Well, it just so happens that lawmakers increased taxes by close to $1 billion, and the budget included a little under $1 billion in wage and benefit increases for government workers.  And of course it is worth noting those compensation increases were negotiated by the Governor and the government unions in secret since negotiations are exempt from our state’s otherwise strong Open Public Meetings Act.

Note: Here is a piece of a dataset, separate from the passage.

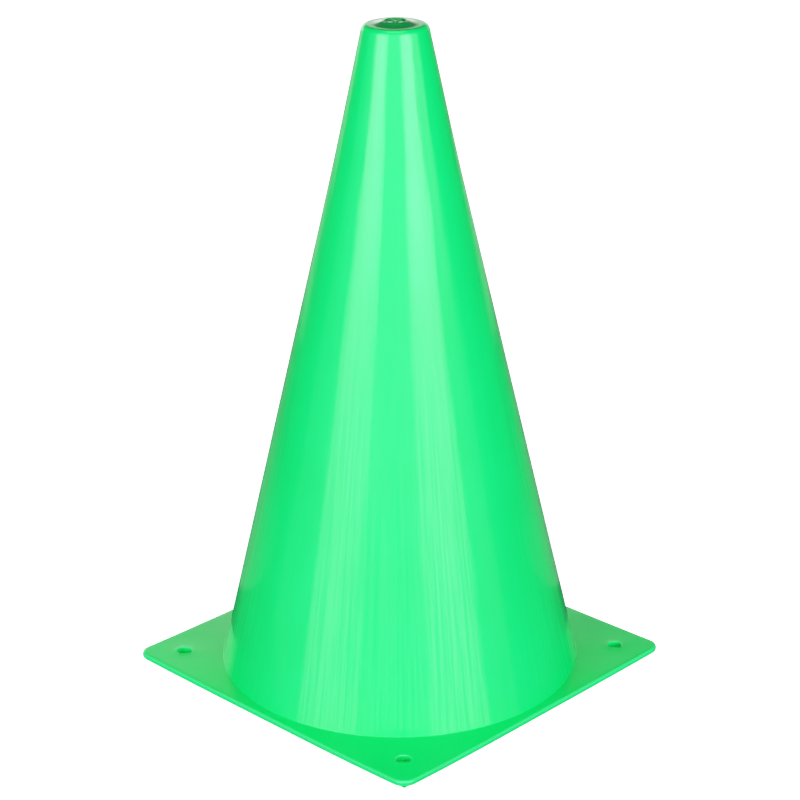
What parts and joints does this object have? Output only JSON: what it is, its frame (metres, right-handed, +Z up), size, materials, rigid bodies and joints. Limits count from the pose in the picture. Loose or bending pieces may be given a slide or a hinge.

The Washington Federation of State Employees union bosses even bragged after those secret negotiations that the union had secured for state workers “the largest compensation package since we gained the right to negotiate.” That included 6% pay raises, keeping workers’ share of health insurance premiums at just 15% (the average worker in the private sector with employer-provided health insurance pays between 20-30% of premiums), lowering the retirement age for some workers, and more vacation leave.  WFSE also touted their success in maintaining the state’s famously gold-plated defined benefit pension plan and holding the line on “attempts to turn our pensions into risky 401(k) plans.”  In comparison, a scant 4% of workers in the private sector have the luxury of relying on a defined benefit plan for retirement, with the vast majority relying on those “risky” 401(k) plans for their retirement.

Coincidence?  If you subscribe to the jaded “there are no coincidences” view then you may conclude that the state’s taxpayers will be shelling out an additional $1 billion each year so government workers can enjoy $1 billion in increased salaries and benefits.